Этот принцип взяли на вооружение другие бразильские артисты — от одного из главных союзников тропикалистов Жоржи Бена, который соединял самбу с ритм-н-блюзом и фанком, до иконы бразильского феминизма Джойс. От Novos Baianos, в начале 1970-х создавших новый саунд на стыке между тропикалией и звучанием «Вудстока», — до представителей зародившегося в 1990-х движения manguebeat, сочетавших национальные жанры байян, эмболада и маракату c фанком, регги, электроникой и хип-хопом.

Осмысление тропикалистского наследия происходило в условиях начавшегося в 1970-х периода «культурной пустоты». Цензура сотнями запрещала новые песни, а свободное кино удавалось снимать только на самое дешевое оборудование — из-за чего новую волну кинематографа даже окрестили «мусорным кино». Тысячи интеллектуалов уезжали из страны, в том числе режиссеры Глаубер Роша и Жозе Селзу.

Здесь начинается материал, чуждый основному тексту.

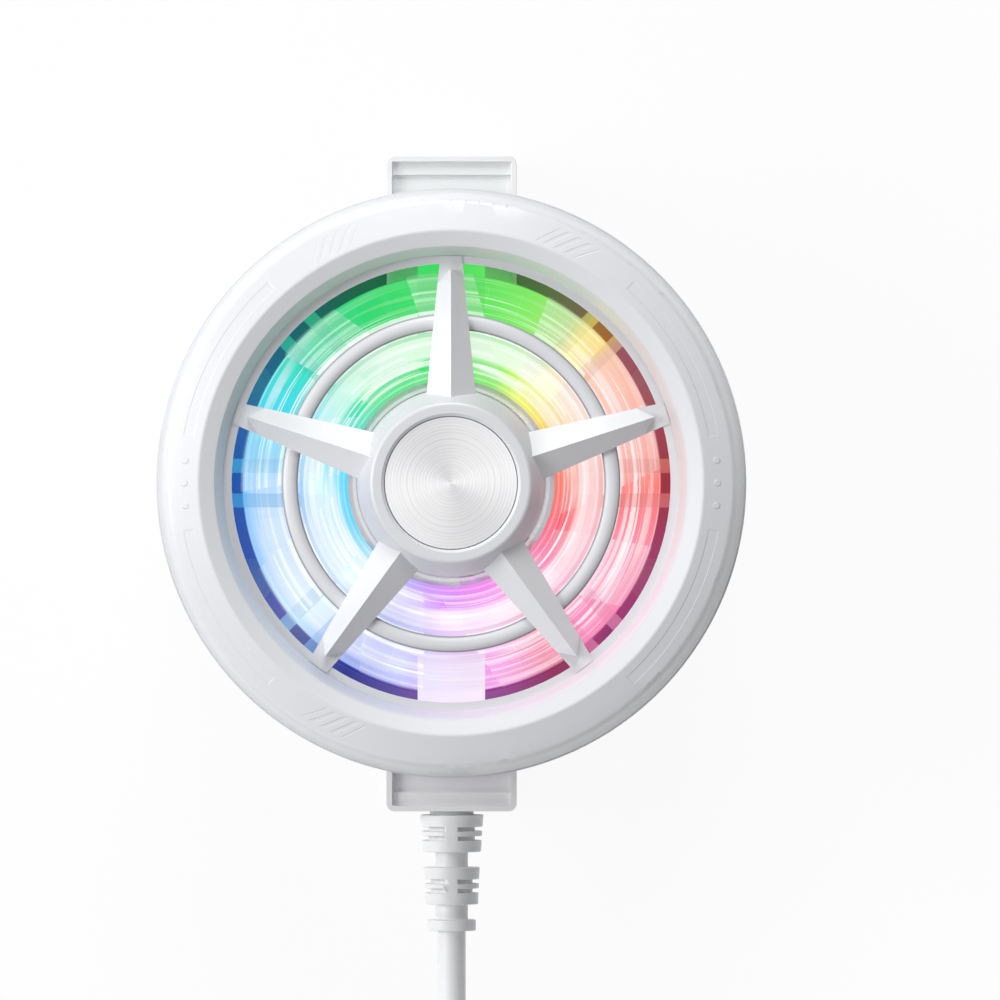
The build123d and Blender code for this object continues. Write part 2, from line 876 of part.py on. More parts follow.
# Sliding jaw: its neck enters the case and forks round the cooling module
fork_inner = module_size / 2 + fork_clearance
fork_outer = fork_inner + fork_leg
fork_arc = shell_inner - stop_gap
fork_y = module_size / 2 + stop_gap
fork_end_y = fork_y - fork_length
fork_side_y = math.sqrt(fork_arc**2 - fork_outer**2) - jaw_travel
with BuildPart() as sliding_jaw:
    add(jaw_body(fork_y, slide_z, slide_top_z))
    with BuildSketch(Plane.XY.offset(slide_z)):
        with BuildLine():
            Polyline(
                (-fork_outer, fork_side_y),
                (-fork_outer, fork_end_y + ear_length),
                (-fork_outer - ear_reach, fork_end_y + ear_length),
                (-fork_outer - ear_reach, fork_end_y),
                (-fork_inner, fork_end_y),
                (-fork_inner, fork_y),
                (fork_inner, fork_y),
                (fork_inner, fork_end_y),
                (fork_outer + ear_reach, fork_end_y),
                (fork_outer + ear_reach, fork_end_y + ear_length),
                (fork_outer, fork_end_y + ear_length),
                (fork_outer, fork_side_y),
            )
            ThreePointArc(
                (fork_outer, fork_side_y), (0, fork_arc - jaw_travel), (-fork_outer, fork_side_y)
            )
        make_face()
    extrude(amount=slide_height)
    with BuildSketch(Plane.XY.offset(slide_top_z)):
        with Locations((0, (fork_y + wall_y) / 2)):
            Rectangle(jaw_width - 2 * rim_width, wall_y - fork_y - 2 * fork_leg)
    extrude(amount=-rim_height, mode=Mode.SUBTRACT)
finish(sliding_jaw, "sliding_jaw")

with BuildPart() as sliding_jaw_pad:
    add(jaw_pad())
finish(sliding_jaw_pad, "sliding_jaw_pad")

# Fixed jaw: a taller neck screwed to the floor of the case, bored for the cable
with BuildPart() as fixed_jaw:
    add(mirror(jaw_body(neck_inner, floor_z, neck_top_z), about=Plane.XZ, mode=Mode.PRIVATE))
    with BuildSketch(Plane.XY.offset(floor_z)):
        with Locations((0, -neck_inner - wing_length / 2)):
            Rectangle(jaw_width + 2 * wing_reach, wing_length)
        with Locations(*jaw_screw_points):
            Circle(screw_radius + fit_gap, mode=Mode.SUBTRACT)
    extrude(amount=wing_thickness)
    with BuildSketch(Plane.XZ.offset(neck_inner)):
        with Locations((0, cord_z)):
            Circle(relief_bore)
    extrude(amount=jaw_reach - neck_inner, mode=Mode.SUBTRACT)
finish(fixed_jaw, "fixed_jaw")

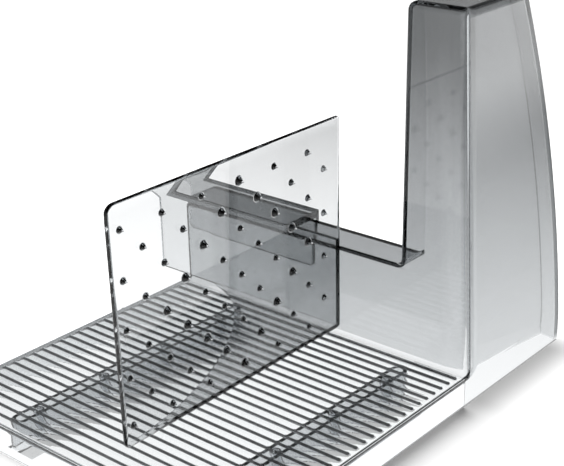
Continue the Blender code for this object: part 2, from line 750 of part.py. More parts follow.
def build():
    clear_scene()
    carriage = add_empty("carriage_frame", None, carriage_place())
    pusher = add_empty("pusher_slide_frame", carriage, (-PLATE_TO_BLADE, 0.0, 0.0))
    build_table(carriage, make_material("table_plastic", CLEAR, POLISHED))
    for name in RAIL_SETBACKS:
        build_rail(name, carriage, make_material(name + "_plastic", SMOKE, SMOOTH))
    build_guard(carriage, make_material("guard_plastic", CLEAR, POLISHED))
    build_plate(pusher, make_material("plate_plastic", CLEAR, POLISHED))
    build_saddle(pusher, make_material("saddle_plastic", CLEAR, POLISHED))
    bpy.context.view_layer.update()
    place = ", ".join(f"{value / MM:.3f}" for value in carriage.location)
    print("carriage frame at", place, "mm")


build()
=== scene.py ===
import bmesh
import bpy
import numpy as np
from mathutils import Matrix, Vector


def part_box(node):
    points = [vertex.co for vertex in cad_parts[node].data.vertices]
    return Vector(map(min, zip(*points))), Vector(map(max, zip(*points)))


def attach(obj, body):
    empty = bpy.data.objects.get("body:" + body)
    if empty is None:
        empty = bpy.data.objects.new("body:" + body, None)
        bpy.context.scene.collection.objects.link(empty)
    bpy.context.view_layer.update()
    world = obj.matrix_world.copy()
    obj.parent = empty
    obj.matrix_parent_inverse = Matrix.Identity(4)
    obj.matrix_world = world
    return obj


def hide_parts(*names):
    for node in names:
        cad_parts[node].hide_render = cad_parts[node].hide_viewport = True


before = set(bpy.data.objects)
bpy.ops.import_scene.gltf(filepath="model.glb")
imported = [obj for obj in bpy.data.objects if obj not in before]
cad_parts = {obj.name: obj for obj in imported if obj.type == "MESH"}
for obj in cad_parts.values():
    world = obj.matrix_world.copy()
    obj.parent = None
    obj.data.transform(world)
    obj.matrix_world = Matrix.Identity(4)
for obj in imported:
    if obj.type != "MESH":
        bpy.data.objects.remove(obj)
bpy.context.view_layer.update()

mm = 0.001
tableLow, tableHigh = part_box("ribbed_table")
tableFront, tableSkirt = 0.1418, 0.0128    # metres from the zero point to the front and to the foot
carriageZero = np.array([tableHigh[0], tableLow[1] + tableFront, tableLow[2] + tableSkirt])
quarter = 0.5 * np.pi


# Mesh tools

meshing = {
    "mergeDistance": 0.002,    # millimetres within which two points become one
    "sharpAngle": 38.0,        # degrees from which an edge is shaded as sharp
    "faceWeight": 80,          # how strongly a large flat face keeps its own normal
    "leastLength": 1e-9,       # stands in for a length of zero where one is a divisor
}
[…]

На смену бунтарскому духу 1960-х пришли эскапизм и подпольная контркультура.

Открытый протест уже не заботил молодых бразильцев, отождествлявших себя с этим течением. На повестке дня теперь были феминизм и гей-движение, религия и пробуждение самосознания темнокожих граждан. Тропикалистов считали родоначальниками местной контркультуры: Торквату Нету с теплом приняли «мусорные» кинорежиссеры, а песня Гал Косты Vapor Barato, изобразившая типичного бразильского подпольщика, стала настоящим гимном андеграунда.

А когда после нескольких лет ссылки в Бразилию вернулись Велозу и Жил, их встречали как мучеников и героев.

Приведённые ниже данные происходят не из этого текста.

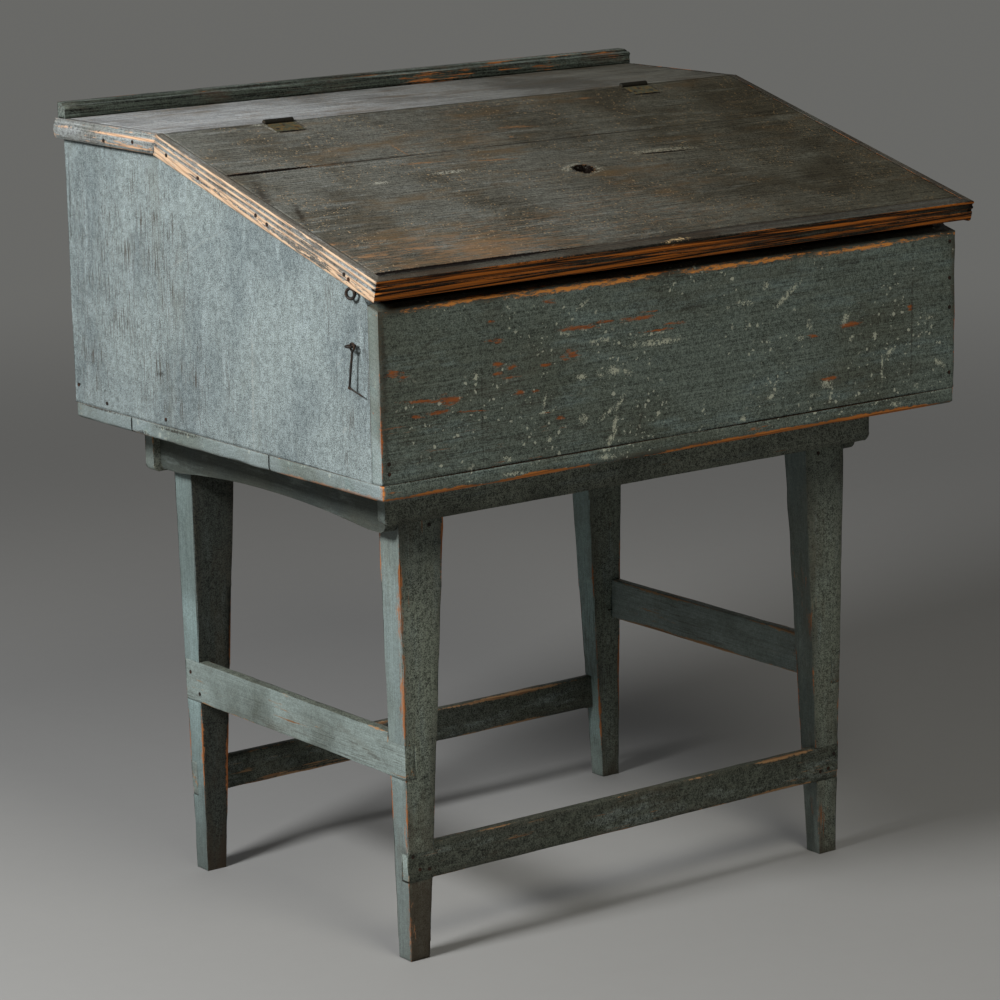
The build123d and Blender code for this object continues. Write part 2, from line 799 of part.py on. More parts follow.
with BuildPart() as hinge_lid_screws:
    for centre_x in (-hinge_x, hinge_x):
        leaf_screws(lid_plane, lid_leaf_screws, centre_x, 0)
        screw_slots(lid_plane, lid_leaf_screws, centre_x)
write("hinge_lid_screws", hinge_lid_screws)

with BuildPart() as hinge_fixed_screws:
    for centre_x in (-hinge_x, hinge_x):
        leaf_screws(fixed_edge, fixed_leaf_screws, centre_x, 0)
        screw_slots(fixed_edge, fixed_leaf_screws, centre_x)
write("hinge_fixed_screws", hinge_fixed_screws)

# ---------------------------------------------------------------- latch
with BuildPart() as lid_screw_eye:
    ring_place = Location((-lid_eye_x, lid_eye_y, lid_eye_z), (0, 0, lid_eye_turn))
    with Locations(ring_place * Location((0, 0, 0), (0, 90, 0))):
        Torus(lid_eye_ring, lid_eye_wire)
    with Locations((-lid_eye_x, lid_eye_y, lid_eye_z + lid_eye_ring)):
        Cylinder(
            lid_eye_wire,
            eye_thread + lid_eye_neck,
            align=(Align.CENTER, Align.CENTER, Align.MIN),
        )
write("lid_screw_eye", lid_screw_eye)

eye_x = -half_case - hook_eye_reach
eye_y = front_y + hook_eye_front
eye_z = floor_z + hook_eye_height
with BuildPart() as hook_screw_eye:
    with Locations((eye_x, eye_y, eye_z)):
        Torus(hook_eye_ring, hook_eye_wire)
    with Locations(Location((eye_x + hook_eye_ring, eye_y, eye_z), (0, 90, 0))):
        Cylinder(
            hook_eye_wire,
            hook_eye_reach - hook_eye_ring + eye_thread,
            align=(Align.CENTER, Align.CENTER, Align.MIN),
        )
write("hook_screw_eye", hook_screw_eye)

# Hook: a loop round the front of the ring, a shank, a bulb at the bend and a tapered point
loop_centre = Vector(eye_x, eye_y - hook_eye_ring, eye_z)
shank_top = loop_centre + Vector(0, 0, -hook_loop)
bend = loop_centre + Vector(hook_lean[0], hook_lean[1], -hook_shank)
shank_plane = Plane(origin=shank_top, z_dir=bend - shank_top)
point_plane = Plane(origin=bend, z_dir=Vector(*hook_tip))
with BuildPart() as latch_hook:
    with Locations(Location(loop_centre, (0, 90, 0))):
        Torus(hook_loop, hook_wire)
    with Locations(shank_plane.location):
        Cylinder(
            hook_wire,
            (bend - shank_top).length,
            align=(Align.CENTER, Align.CENTER, Align.MIN),
        )
    with Locations(bend):
        Sphere(hook_bulb)
    with Locations(point_plane.location):
        Cone(
            hook_wire,
            hook_point,
            Vector(*hook_tip).length,
            align=(Align.CENTER, Align.CENTER, Align.MIN),
        )
write("latch_hook", latch_hook)
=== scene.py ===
import json
import math
import bmesh
import bpy
from mathutils import Matrix, Vector, noise
from mathutils.bvhtree import BVHTree
from mathutils.kdtree import KDTree

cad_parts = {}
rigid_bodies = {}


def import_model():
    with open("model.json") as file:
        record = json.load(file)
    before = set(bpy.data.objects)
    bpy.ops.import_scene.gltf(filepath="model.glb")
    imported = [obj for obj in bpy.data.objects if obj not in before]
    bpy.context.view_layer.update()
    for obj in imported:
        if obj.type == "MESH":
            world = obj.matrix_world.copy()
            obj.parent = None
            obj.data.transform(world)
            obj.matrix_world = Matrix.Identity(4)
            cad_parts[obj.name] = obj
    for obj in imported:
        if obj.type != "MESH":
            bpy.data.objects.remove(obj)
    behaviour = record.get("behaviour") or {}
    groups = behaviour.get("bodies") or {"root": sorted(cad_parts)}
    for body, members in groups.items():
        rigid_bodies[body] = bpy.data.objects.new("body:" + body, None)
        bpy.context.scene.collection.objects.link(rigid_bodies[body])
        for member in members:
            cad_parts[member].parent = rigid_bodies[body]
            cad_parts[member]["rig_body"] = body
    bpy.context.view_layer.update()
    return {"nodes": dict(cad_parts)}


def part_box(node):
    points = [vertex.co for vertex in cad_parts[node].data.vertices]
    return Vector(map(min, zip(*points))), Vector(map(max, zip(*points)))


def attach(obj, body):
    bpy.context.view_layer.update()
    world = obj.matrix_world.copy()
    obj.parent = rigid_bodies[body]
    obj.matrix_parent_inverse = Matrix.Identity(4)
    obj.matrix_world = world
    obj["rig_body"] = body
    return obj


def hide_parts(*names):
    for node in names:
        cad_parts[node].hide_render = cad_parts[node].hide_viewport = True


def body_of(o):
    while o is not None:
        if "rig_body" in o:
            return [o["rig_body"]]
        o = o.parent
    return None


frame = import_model()
nodes = frame["nodes"]
print("desk loaded:", len(nodes), "nodes")


# short ways to place shader nodes and join them up
def put(tree, kind, feeds=None, **options):
    node = tree.nodes.new("ShaderNode" + kind)
    for name, value in options.items():
        setattr(node, name, value)
    feed(tree, node, feeds or {})
    return node


def feed(tree, node, feeds):
    for name, value in feeds.items():
        if isinstance(value, bpy.types.NodeSocket):
            tree.links.new(value, node.inputs[name])
        else:
            node.inputs[name].default_value = value


def maths(tree, operation, first, second=0.0, clamp=False):
    node = put(tree, "Math", {0: first, 1: second}, operation=operation)
    node.use_clamp = clamp
    return node.outputs[0]


def times(tree, first, second):
    return maths(tree, "MULTIPLY", first, second)


def plus(tree, first, second):
    return maths(tree, "ADD", first, second)


def minus(tree, first, second):
    return maths(tree, "SUBTRACT", first, second)


def larger(tree, first, second):
    return maths(tree, "MAXIMUM", first, second)


def vectors(tree, operation, first, second=(0, 0, 0)):
    return put(tree, "VectorMath", {0: first, 1: second}, operation=operation).outputs


def stretched(tree, vector, factors):
    return vectors(tree, "MULTIPLY", vector, factors)[0]


def scaled(tree, vector, factor):
    return put(tree, "VectorMath", {0: vector, 3: factor}, operation="SCALE").outputs[0]


def part(tree, vector, axis):
    return put(tree, "SeparateXYZ", {0: vector}).outputs[axis]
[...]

Оба сразу заявили, что не собираются возглавлять новое течение: хотят, мол, спокойно заниматься творчеством, — однако тут же прониклись новой повесткой, которой когда-то сами и дали первый толчок. Велозу записал альбом Araçá Azul, сопроводив его серией эротических фотографий, а на обратной стороне обложки написал, что это «диск для тех, кто в теме» (на сленге той эпохи так называли гомосексуалов). Жил в песне Superhomem заговорил о своем женском начале, которое считает лучшей частью своей личности и которое устал подавлять.

С сочувствием тропикалисты отнеслись и к тесно связанному с контркультурой афробразильскому движению. В качестве реверанса Велозу сочинил песню Two Naira Fifty Kobo, основанную на нигерийской музыке джуджу, а Жил — целый альбом Refavela, вобравший в себя мотивы и джуджу, и регги, и афробита.

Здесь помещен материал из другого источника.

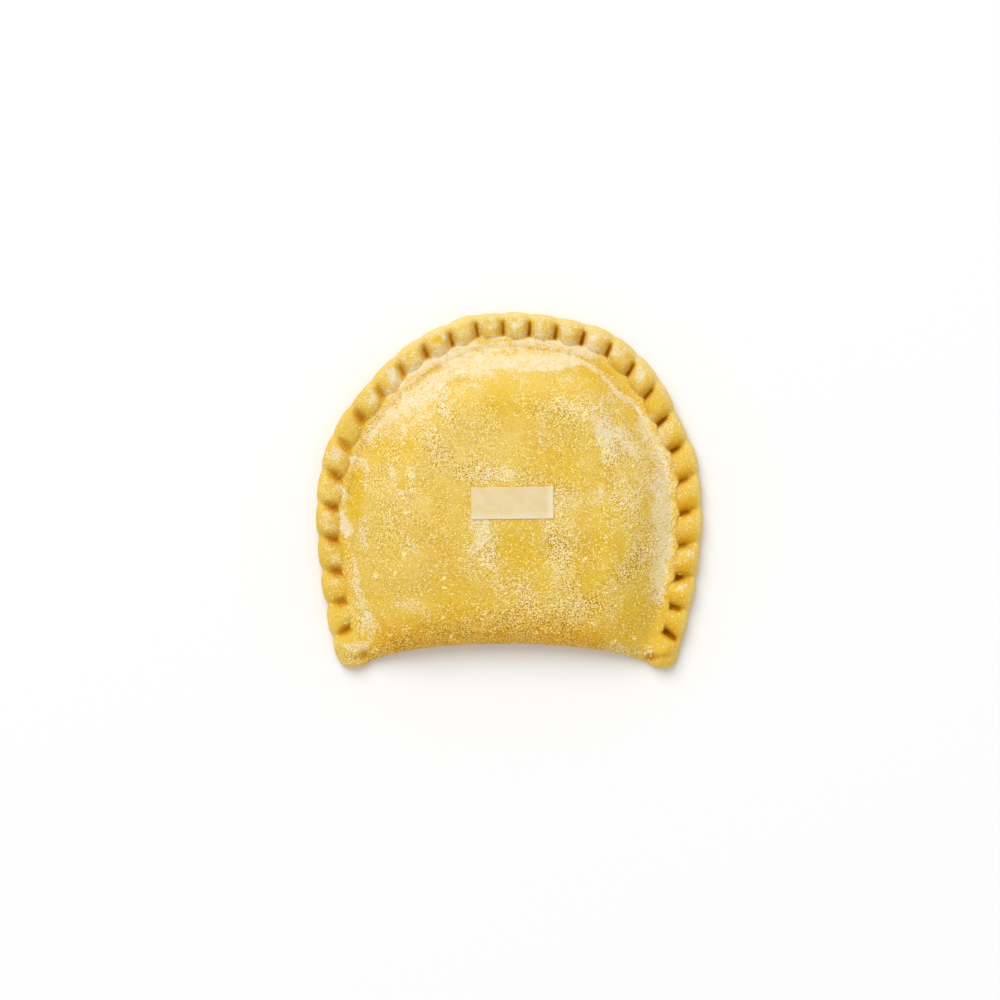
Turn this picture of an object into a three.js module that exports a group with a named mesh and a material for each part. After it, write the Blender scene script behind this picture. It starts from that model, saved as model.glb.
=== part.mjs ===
// A filled half-moon turnover of yellow dough, with a slip of paper on its crown.
// A round sheet is folded over the filling: the fold is the hollow near edge, and the open
// edges are crimped together all the way round the arch.
// Millimetres, +Z up. The origin is on the table, under the middle of the outline.
// X runs along the fold from left to right, and Y from the fold towards the top of the arch.

import * as THREE from "three";

// ---- Driving dimensions ------------------------------------------------------------------

// Plan outline
const LEFT_WIDTH = 65.25; // from the middle to the widest place on each side
const RIGHT_WIDTH = 64.9;
const TOP_LEVEL = 60; // Y of the top of the arch
const WIDEST_LEVEL = -7.2; // Y where the arch is widest
const FOLD_LEVEL = -51.4; // Y of the middle of the hollow fold
const LEFT_FULLNESS = 0.505; // curve handles of the arch: 0.552 would be a true circle
const RIGHT_FULLNESS = 0.592;
const LEFT_CORNER = { inner: [-46.2, -57.0], outer: [-57.7, -55.9], sole: -60.8 };
const RIGHT_CORNER = { inner: [45.6, -57.4], outer: [56.6, -56.1], sole: -61.0 };
// Where the hand-shaped arch swells out of that curve (+) or falls short of it (-)
const SWELLS = [
  { centre: 0.06, spread: 0.022, out: 0.7 },
  { centre: 0.285, spread: 0.035, out: 0.5 },
  { centre: 0.395, spread: 0.035, out: 0.5 },
  { centre: 0.456, spread: 0.02, out: 0.7 },
  { centre: 0.605, spread: 0.04, out: 1.6 },
  { centre: 0.712, spread: 0.034, out: -1.1 },
];

// Crimped rim
const LAST_CRIMP = 28; // grooves are numbered 1 to 28, clockwise from the left corner
const MIDDLE_CRIMP = 14; // the groove nearest the top
const RIM_EDGE_HEIGHT = 3.1; // height of the outermost line of the rim
const CREST_HEIGHT = 7.5; // top of the lobes between two grooves
const LEDGE_HEIGHT = 5.4; // flat step between the lobes and the filled body, at the top
const LEDGE_HEIGHT_LOW = 6.5; // and near the corners, where it runs out
const LOBE_LENGTH = 9.1; // from the edge to the inner end of a lobe, at the top
const LOBE_LENGTH_LOW = 8.3; // and near the corners
const LOBE_HOLLOW = 1.3; // a lobe ends this much sooner beside a groove
const LOBE_SLOPE = 4.2; // length of the slope from a lobe's crest down to the ledge
const LOBE_CREASE = 0.4; // depth of the crease between a lobe and the ledge
const EDGE_ROLL = 2.8; // radius of the rounded outer side of the lobes
const PIT_INWARD = 6.4; // where a groove is deepest
const GROOVE_DEPTH = 3.8;
const GROOVE_HALF_WIDTH = 1.55;
const GROOVE_TAPER = 0.5; // width at the edge, as a share of the width at the pit
const GROOVE_LEAN = 0.3; // slope of the grooves towards the fold, strongest half way down
const SCALLOP = 0.35; // how far the edge draws in at each groove
const LEFT_SCALLOP = 0.7; // more of that, near the left corner
const CORNER_PITS = [[-48.2, -55.4], [47.6, -56]]; // where the rim's ends meet the fold
const CORNER_PIT_DEPTH = 1.6;
const CORNER_PIT_RADIUS = 2;
const RIM_LIFT = 1.1; // the rim hangs this far clear of the table
const UNDER_ROLL = 2.2; // radius of the rounded lower side of the rim
const FLAT_FROM = 12; // the underside lies flat from here inwards

// Filled body
const BODY_START = 12.3; // distance from the edge to the foot of the body, at the top
const BODY_START_LOW = 10.2; // and near the corners
const SHOULDER_WIDTH = 20;
const SHOULDER_POWER = 2.1;
const FOOT_POWER = 1.15; // 1 would start the shoulder's slope at once, and more eases it in
const FOOT_POWER_LOW = 1.35; // near the corners
const CREASE_DEPTH = 0.45;
const CROWN_HEIGHT = 20.5;
const CROWN_FALL = [2.6, 3.2]; // fall of the crown towards the sides, and towards both ends
const CROWN_REACH = [56, 52];
const CROWN_CENTRE = [-2, 6];

// Folded edge
// All three are shares of the height of the dough behind the fold
const FOLD_MID = 0.36; // height where the fold stands out furthest
const FOLD_ROUND = 0.8; // depth of the rounded shoulder over the fold
const FOLD_UNDER = 0.25; // how far the dough curls in under the fold

// Corners
const CORNER_SHARE = 0.045; // this share of the arch, at each end, rounds off a corner
const FANNED_SHARE = 0.15; // from the corner to here the way in turns from fanned to square
const CORNER_TARGET = [30, -30]; // the corners' ways in meet here, and its mirror image

// Mesh layout
const RIM_DEPTH = 13.2; // the rings follow the edge this far in, then draw in to the hub
const HUB = [0, -9];
const LOBE_STEPS = [0, 0.12, 0.28, 0.43, 0.57, 0.72, 0.88];
const CORNER_STEPS = 10;
const STATIONS = 256;
const RIM_RELAX = 14; // passes that even out the rings at the corners, most at the rim's foot
const BODY_RELAX = 120; // and passes that round off the rings of the body towards the hub
const TOP_RIM_RINGS = [0.6, 1.6, 3.4, 5.2, 6.6, 7.7, 8.9, 10.4, RIM_DEPTH];
const UNDER_RIM_RINGS = [0.8, 2.3, 5, 8.5, 12.5];

// Paper slip
const SLIP_CENTRE = [0.9, -4.2];
const SLIP_LENGTH = 27.3;
const SLIP_WIDTH = 10.7;
const SLIP_THICKNESS = 0.3;
const SLIP_GAP = 0.3; // between the paper and the dough
const SLIP_TURN = 0.6; // degrees
const SLIP_CELLS = [12, 5];

// ---- Small helpers -----------------------------------------------------------------------

const mix = (a, b, share) => a + (b - a) * share;
const smooth = THREE.MathUtils.smoothstep; // smooth(x, from, to)

// The rise of a quarter circle: 0 at the start, 1 and level from the end on.
function quarterRound(share) {
  const left = 1 - Math.min(share, 1);
  return Math.sqrt(1 - left * left);
}

// A fixed draw between -1 and 1 for one lobe and one kind of unevenness.
function draw(lobe, kind) {
  const wave = Math.sin(lobe * 12.9898 + kind * 78.233) * 43758.5453;
  return 2 * (wave - Math.floor(wave)) - 1;
}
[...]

Большое влияние тропикалисты оказали и на бразильский карнавал в баийском его проявлении. В противоположность карнавалу в Рио-де-Жанейро, в котором доминировала акустическая, народная самба, в Баие стали выступать рок-музыканты. Среди волн карнавального моря выделялся космический корабль пришельца из будущего Каэтану Велозу. Эту футуристическую передвижную сцену музыкант без скромности назвал Caetanave — «корабль Каэтану».

Источник

И все-таки суть прорыва артистов тропикалии была не в их формальных экспериментах и не в общественной позиции.

Главное достижение тропикалистов в том, что они поставили под сомнение саму концепцию единой национальной культуры, саму идею отлитой в янтаре исконной бразильской сущности — да и любой другой.

Тропикалисты призывали общество отказаться от всяких «измов» и догм, от жанровых рамок и эстетических предрассудков. Взамен они предложили непрерывный и искренний диалог — между разными течениями, стилями, эпохами и культурами.